С перепуганным отвращением скинул он с себя простынь с вонючим черным предметом. Оценил это действие ехидным смешком, Мартин по-кошачьи сощурил искрящиеся синие глаза и расплылся в лукавой улыбке.
– Добрый вечер, Себастьян, – нарочито-галантным тоном произнес он, кротко кивнув темной вихрастой головой, – кофе будешь?
– «Откуда в Плаклях кофе?!» – мелькнуло в голове у Себастьяна.
С нескрываемым удивлением посмотрел на «строгую врачебную интеллигенцию».
– Ну, как хочешь, – пожал плечами Мартин и нарочито смачно отхлебнул из крошечной чашечки, – мое дело предложить…
С этими словами, он исчез в дверном проеме, оставив озадаченного Себастьяна одного и в кромешной темноте.
– Если снова возникнет острая нужда в срочном отдыхе, – уже по дороге домой сказал Мартин с весьма радушным видом, – то милости прошу в мою скромную обитель, но, чур, не злоупотреблять моей добротой, усек?..
– Отец меня к тебе ни за что не отпустит, – с горечью парировал Себастьян, – он и старших работников-то отпускает с большой неохотой, если те заболевают.
С громогласной фразой: «О, sancta simplicitas» (лат. «О, святая простота»)! Мартин выразительно закатил ярко-синие глаза.
– Себастьян, – произнес он усталым тоном, – ты совсем, что ли, бестолочь? Зачем с работы-то отпрашиваться?! Накануне, вечерочком подходишь ко мне и тихонечко шепчешь на ушко, мол, так и так, Мартин, мне надобно поболеть, выручай, миленький, и все! Соображу я тебе хворюшку да такую, что никто и не подкопается. У меня, знаешь ли, в том плане фантазия ого-гось как преотличненько работает. Могу даже многодневный больничный нарисовать, так что не стесняемся-обращаемся! Миленький Мартин всегда к Вашим услугам!..

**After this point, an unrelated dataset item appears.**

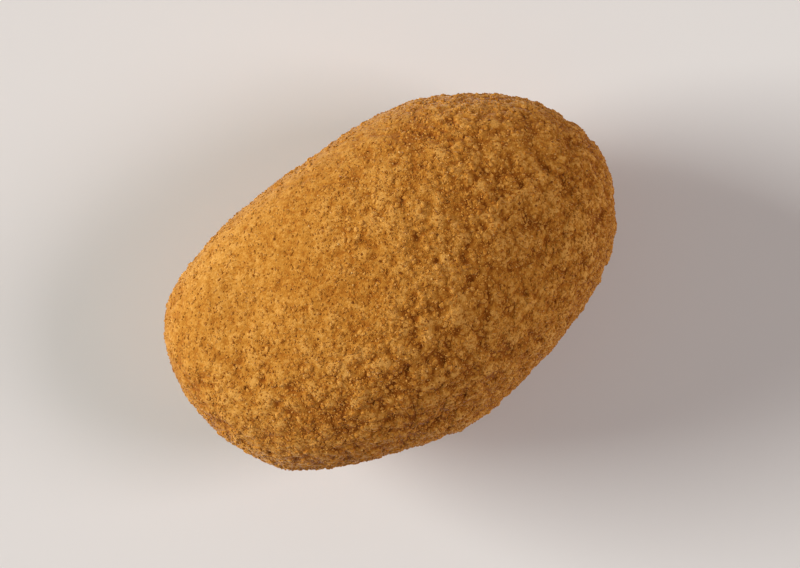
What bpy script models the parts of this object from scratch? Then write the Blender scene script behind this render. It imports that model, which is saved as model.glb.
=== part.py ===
"""One almond in a thick chocolate coat, rolled in ground cinnamon.

It lies on its flatter side. X runs along the nut, Z is up, and the origin is
under the middle of its bounding box. The whole sweet is one closed body: an
oval of named size, pushed out and in by broad swellings and hollows, by the
small lumps of the coat, and by the pebbled crust that the cinnamon forms.
"""

import itertools
import math

import bmesh
import bpy
import numpy as np

MM = 0.001

# Overall size, and how round the oval is.
LENGTH = 28.0 * MM
WIDTH = 18.3 * MM
THICKNESS = 15.4 * MM
FULLNESS = 2.15  # 2 gives an ellipsoid, more gives fuller ends and shoulders
TAPER = 0.035  # share by which the +X end is broader, and the -X end narrower
FLAT_DEPTH = 0.2 * MM  # what the flat resting spot takes off the round underside

# Broad swellings, and hollows where the height is under 0. Each has its place,
# as degrees round from +X to +Y and degrees up, then its height and its spread.
SWELLINGS = (
    (86, -4, 0.68 * MM, 3.2 * MM),  # belly of the +Y flank
    (128, 2, -0.20 * MM, 3.4 * MM),  # straight run behind the belly
    (-77, 0, -0.42 * MM, 4.0 * MM),  # nearly straight -Y flank
    (-85, 0, -0.30 * MM, 2.2 * MM),  # shallow waist in that flank
    (-113, 0, 0.22 * MM, 3.2 * MM),  # fuller stretch of that flank towards the -X end
    (-34, 4, 0.60 * MM, 3.6 * MM),  # shoulder where that flank meets the +X end
    (8, 0, -0.14 * MM, 2.6 * MM),  # blunter tip of the +X end
    (168, 10, -0.17 * MM, 3.6 * MM),  # blunter tip of the -X end
    (157, 0, -0.30 * MM, 2.2 * MM),  # narrower beside that tip, towards +Y
    (-162, 0, -0.28 * MM, 2.6 * MM),  # narrower beside that tip, towards -Y
    (89, 63, 0.55 * MM, 4.2 * MM),  # crest of the crown
    (191, 44, -0.32 * MM, 4.6 * MM),  # long slope from the crest to the -X end
    (143, 46, -0.39 * MM, 4.0 * MM),  # flatter slope from the crest to the +Y flank
    (-40, 47, -0.62 * MM, 3.6 * MM),  # flatter side between the crest and the shoulder
    (140, -48, 0.24 * MM, 3.8 * MM),  # fuller underside towards the -X end
    (-110, -40, -0.18 * MM, 4.0 * MM),  # hollow low on the -Y flank
)

# Small lumps that the coat keeps from being built up in layers.
LUMP_COUNT = 70
LUMP_HEIGHT = 0.09 * MM
LUMP_SPREAD = (1.3 * MM, 3.0 * MM)
LUMP_SEED = 41

# Pebbled crust: grains this far apart and this high, in places nearly smooth.
PEBBLE_PITCH = 1.2 * MM
PEBBLE_HEIGHT = 0.27 * MM
PEBBLE_UNEVEN = 0.35  # how much taller one grain is than another, in squared pitches
PEBBLE_BEND = 0.5  # how far a grain is pushed out of round, in pitches
PEBBLE_SEED, UNEVEN_SEED, BEND_SEED = 3.0, 3.5, 23.0
PATCH_PITCH = 6.5 * MM  # distance over which the crust goes from rough to smooth
PATCH_TILT = (-0.25, 0.62)  # gets rougher towards -X and +Y by this over half the width
PATCH_LEAST = 0.25  # share of its height that the crust keeps where it is smooth
PATCH_SEED = 11.0

# Mixing numbers of the repeatable noise, and the side of one cell of the mesh.
NOISE_MIX = np.array([[127.1, 269.5, 419.2], [311.7, 183.3, 371.9], [74.7, 246.1, 238.5]])
NOISE_STRETCH = 43758.5453
CELL = 0.52 * MM

CINNAMON_COLOUR = (0.39, 0.15, 0.024, 1.0)
CINNAMON_ROUGHNESS = 0.95

HALF = np.array([LENGTH, WIDTH, THICKNESS]) / 2


def oval(directions):
    """Carries unit directions out to the oval, where the FULLNESS powers of
    x, y and z, each as a share of its half size, add up to 1."""
    reach = (np.abs(directions) ** FULLNESS).sum(axis=1) ** (-1 / FULLNESS)
    points = directions * reach[:, None] * HALF
    points[:, 1:] *= 1 + TAPER * points[:, :1] / HALF[0]
    return points


def outward(directions):
    """Unit normals of the oval, from the slope of the same sum of powers."""
    slope = np.sign(directions) * np.abs(directions) ** (FULLNESS - 1) / HALF
    return slope / np.linalg.norm(slope, axis=1)[:, None]


def towards(azimuth, elevation):
    """The unit direction at these angles, in radians."""
    level = np.cos(elevation)
    return np.stack(
        [level * np.cos(azimuth), level * np.sin(azimuth), np.sin(elevation)], axis=-1
    )


def bell(points, centre, spread):
    """1 at the centre, falling off smoothly as exp of minus distance squared."""
    away = ((points - centre) ** 2).sum(axis=1)
    return np.exp(-away / spread**2)


def swelling_height(points):
    """The named swellings and hollows, added up."""
    height = np.zeros(len(points))
    for azimuth, elevation, rise, spread in SWELLINGS:
        centre = oval(towards(np.radians([azimuth]), np.radians([elevation])))
        height += rise * bell(points, centre, spread)
    return height


def lump_height(points):
    """Small lumps and dimples at random places, spread evenly over the oval."""
    draw = np.random.default_rng(LUMP_SEED)
    azimuth = draw.uniform(0, 2 * math.pi, LUMP_COUNT)
    elevation = np.arcsin(draw.uniform(-1, 1, LUMP_COUNT))
    rise = draw.normal(0, LUMP_HEIGHT, LUMP_COUNT)
    spread = draw.uniform(*LUMP_SPREAD, LUMP_COUNT)
    centres = oval(towards(azimuth, elevation))
    lumps = zip(centres, rise, spread)
    return sum(height * bell(points, centre, width) for centre, height, width in lumps)


def scattered(cells, seed):
    """Three numbers from 0 to 1 for each cell of a lattice, the same each time."""
    wave = np.sin(cells @ NOISE_MIX + seed) * NOISE_STRETCH
    return wave - np.floor(wave)


def smooth_noise(points, pitch, seed):
    """Three values from 0 to 1 a point: the lattice's corners, blended smoothly."""
    at = points / pitch
    cells = np.floor(at)
    share = (at - cells) ** 2 * (3 - 2 * (at - cells))
    value = np.zeros((len(points), 3))
    for step in itertools.product((0, 1), repeat=3):
        weight = np.abs(1 - np.array(step) - share).prod(axis=1)
        value += weight[:, None] * scattered(cells + step, seed)
    return value


def bent(points):
    """Points pushed about by smooth noise, so that no grain is a perfect dome."""
    push = smooth_noise(points, PEBBLE_PITCH, BEND_SEED) - 0.5
    return points + PEBBLE_BEND * PEBBLE_PITCH * push


def pebble_tops(points):
    """One grain lies at a random place in each cube of the lattice, some taller than
    others. A point takes the most, over the 27 cubes around it, of: the grain's own
    height less its distance squared."""
    at = points / PEBBLE_PITCH
    cells = np.floor(at)
    highest = np.full(len(points), -np.inf)
    for step in itertools.product((-1, 0, 1), repeat=3):
        place = cells + step + scattered(cells + step, PEBBLE_SEED)
        own = PEBBLE_UNEVEN * scattered(cells + step, UNEVEN_SEED)[:, 0]
        highest = np.maximum(highest, own - ((at - place) ** 2).sum(axis=1))
    return highest - highest.mean()


def rough_share(points):
    """Smooth noise, tilted so that the +Y flank and the -X end come out rough."""
    side = points[:, :2] @ np.array(PATCH_TILT) / HALF[1]
    noise = smooth_noise(points, PATCH_PITCH, PATCH_SEED)[:, 0]
    return PATCH_LEAST + (1 - PATCH_LEAST) * np.clip(side + noise, 0, 1)


def pebble_height(points):
    """The tops of bent grains, lower where the crust is smooth."""
    return PEBBLE_HEIGHT * pebble_tops(bent(points)) * rough_share(points)


def crusted_almond(directions):
    """Points of the whole form, fitted to the named size and set on its flat spot."""
    points = oval(directions)
    height = swelling_height(points) + lump_height(points) + pebble_height(points)
    points = points + outward(directions) * height[:, None]
    low, high = points.min(axis=0), points.max(axis=0)
    size = 2 * HALF + (0, 0, FLAT_DEPTH)
    points = (points - (low + high) / 2) * size / (high - low)
    points[:, 2] += THICKNESS / 2 - FLAT_DEPTH / 2
    points[:, 2] = np.maximum(points[:, 2], 0)
    return points


def gridded_cube():
    """A cube from -1 to 1, cut so that the cells come out even on the almond."""
    mesh = bmesh.new()
    bmesh.ops.create_cube(mesh, size=2)
    for axis in range(3):
        along = [
            edge
            for edge in mesh.edges
            if abs(edge.verts[0].co[axis] - edge.verts[1].co[axis]) > 0.5
        ]
        quarter = math.pi / 2 * HALF[axis]
        cuts = round(quarter / CELL) - 1
        bmesh.ops.subdivide_edges(mesh, edges=along, cuts=cuts, use_grid_fill=True)
    return mesh


def almond_mesh():
    grid = gridded_cube()
    mesh = bpy.data.meshes.new("cinnamon_almond")
    grid.to_mesh(mesh)
    grid.free()
    corners = np.empty(len(mesh.vertices) * 3)
    mesh.vertices.foreach_get("co", corners)
    # The tangent spreads the grid lines by equal angles.
    directions = np.tan(corners.reshape(-1, 3) * math.pi / 4)
    directions /= np.linalg.norm(directions, axis=1)[:, None]
    mesh.vertices.foreach_set("co", crusted_almond(directions).ravel())
    mesh.shade_smooth()
    mesh.update()
    return mesh


def cinnamon_material():
    material = bpy.data.materials.new("ground cinnamon")
    material.use_nodes = True
    shader = material.node_tree.nodes["Principled BSDF"]
    shader.inputs["Base Color"].default_value = CINNAMON_COLOUR
    shader.inputs["Roughness"].default_value = CINNAMON_ROUGHNESS
    shader.inputs["Metallic"].default_value = 0
    return material


def main():
    for old in list(bpy.data.objects):
        bpy.data.objects.remove(old, do_unlink=True)
    collection = bpy.data.collections.new("cinnamon almond")
    bpy.context.scene.collection.children.link(collection)
    almond = bpy.data.objects.new("cinnamon_almond", almond_mesh())
    almond.data.materials.append(cinnamon_material())
    collection.objects.link(almond)


main()
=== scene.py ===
import itertools
import math

import bpy
import numpy as np
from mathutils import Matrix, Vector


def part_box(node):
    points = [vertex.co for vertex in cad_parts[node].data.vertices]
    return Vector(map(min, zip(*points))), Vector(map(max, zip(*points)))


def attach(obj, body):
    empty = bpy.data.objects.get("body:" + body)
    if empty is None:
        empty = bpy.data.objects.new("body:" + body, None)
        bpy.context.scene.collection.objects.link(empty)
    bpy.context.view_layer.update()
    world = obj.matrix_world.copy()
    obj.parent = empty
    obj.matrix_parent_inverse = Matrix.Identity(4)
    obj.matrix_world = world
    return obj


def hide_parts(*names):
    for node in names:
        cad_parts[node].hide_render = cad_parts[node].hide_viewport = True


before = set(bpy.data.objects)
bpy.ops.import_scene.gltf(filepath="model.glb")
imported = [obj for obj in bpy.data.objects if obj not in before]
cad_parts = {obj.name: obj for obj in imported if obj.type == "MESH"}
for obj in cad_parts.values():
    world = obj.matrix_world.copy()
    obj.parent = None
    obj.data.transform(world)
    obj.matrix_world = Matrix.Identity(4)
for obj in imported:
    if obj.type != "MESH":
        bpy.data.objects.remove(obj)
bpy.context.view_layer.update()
mm = 0.001
nutNode = "cinnamon_almond"
nutLow, nutHigh = (np.array(corner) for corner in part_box(nutNode))
nutSize = nutHigh - nutLow
print("frame loaded, the almond is", np.round(nutSize / mm, 2), "mm")


# The plain oval. Every height below is added to it along its outward normal.
oval = {
    "fullness": 2.15,            # 2 is an ellipsoid, more is fuller at the ends
    "taper": 0.035,              # the +X end is broader by this share, the -X end narrower
    "flatDepth": 0.2 * mm,       # taken off the round underside by the resting spot
    "half": nutSize / 2,
}


def ovalPoints(directions):
    # A unit direction runs out to where the sum of |x/a|, |y/b| and |z/c|, each to the
    # power of the fullness, is 1; then y and z grow with x by the taper.
    reach = (np.abs(directions) ** oval["fullness"]).sum(axis=1) ** (-1 / oval["fullness"])
    points = directions * reach[:, None] * oval["half"]
    points[:, 1:] *= 1 + oval["taper"] * points[:, :1] / oval["half"][0]
    return points


def ovalNormals(directions):
    # The slope of the same sum of powers, made one long.
    power = oval["fullness"] - 1
    slope = np.sign(directions) * np.abs(directions) ** power / oval["half"]
    return slope / np.linalg.norm(slope, axis=1)[:, None]


def towards(azimuth, elevation):
    # The unit direction at these angles, in radians round from +X and up.
    level = np.cos(elevation)
    return np.stack([level * np.cos(azimuth), level * np.sin(azimuth), np.sin(elevation)], -1)


def bell(points, centre, spread):
    # exp(-(distance / spread) squared), 1 at the centre
    return np.exp(-((points - centre) ** 2).sum(axis=1) / spread**2)


# The coat: broad swellings and hollows, as degrees round from +X, degrees up, height, spread.
coat = {
    "swellings": (
        (86, -4, 0.68 * mm, 3.2 * mm),      # belly of the +Y flank
        (128, 2, -0.20 * mm, 3.4 * mm),     # straight run behind the belly
        (-77, 0, -0.42 * mm, 4.0 * mm),     # nearly straight -Y flank
        (-85, 0, -0.30 * mm, 2.2 * mm),     # shallow waist in that flank
        (-113, 0, 0.22 * mm, 3.2 * mm),     # fuller stretch of that flank towards the -X end
        (-34, 4, 0.60 * mm, 3.6 * mm),      # shoulder where that flank meets the +X end
        (8, 0, -0.14 * mm, 2.6 * mm),       # blunter tip of the +X end
        (168, 10, -0.17 * mm, 3.6 * mm),    # blunter tip of the -X end
        (157, 0, -0.30 * mm, 2.2 * mm),     # narrower beside that tip, towards +Y
        (-162, 0, -0.28 * mm, 2.6 * mm),    # narrower beside that tip, towards -Y
        (89, 63, 0.55 * mm, 4.2 * mm),      # crest of the crown
        (191, 44, -0.32 * mm, 4.6 * mm),    # long slope from the crest to the -X end
        (143, 46, -0.39 * mm, 4.0 * mm),    # flatter slope from the crest to the +Y flank
        (-40, 47, -0.62 * mm, 3.6 * mm),    # flatter side between the crest and the shoulder
        (140, -48, 0.24 * mm, 3.8 * mm),    # fuller underside towards the -X end
        (-110, -40, -0.18 * mm, 4.0 * mm),  # hollow low on the -Y flank
    ),
    "lumpCount": 70,
    "lumpHeight": 0.09 * mm,
    "lumpSpread": (1.3 * mm, 3.0 * mm),
    "lumpSeed": 41,
}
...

С этими словами «миленький Мартин» артистично раскинул руки и кротко кивнул взъерошенной головой.
– Хорошо-хорошо, – закивал Себастьян, несказанно обрадованный предоставлением столь щедрой услуги.
В этот вечер Мартин вопреки обыденной привычки, отказался от своего «увлекательного чтения», ограничившись лишь бокалом вина за ужином. Очутившись же в комнате, он прямо в одежде растянулся на кровати Артура, а накрывшись по самый подборок лоскутным одеялом, повернулся на бочок и, подложив под щечку ладошки, сладко засопел.
Себастьян озадаченно посмотрел на это новое чудачество «строгой врачебной интеллигенции» и, пожав плечами, поспешил поскорее последовать данному примеру. Проснувшись посреди ночи, он увидел в проеме окна черный взъерошенный силуэт.
Мартин гордо восседал на подоконнике, одна нога его была согнута в колене, другая вытянута во всю длину. Остророгий месяц, практически не давал никакого света, но по опущенной взъерошенной голове, Себастьян понял, что «строгая врачебная интеллигенция» читает, светя в книгу яркими фонарями нечеловеческих глаз.
– «И зачем он только лампу по ночам зажигает, раз прекрасно видит в темноте?» – невольно подумал Себастьян, и поспешил, от греха подальше, поскорее заснуть.
Это был единственный случай, когда «синеглазый черт» оказал милосердие по отношению к Себастьяну. Все последующие ночи «увлекательное чтение» проводилось исключительно при свете лампы. Что до самого Себастьяна, то теперь он стойко терпел эту мучительную пытку светом, боясь возобновления «сеансиков хиропрактики».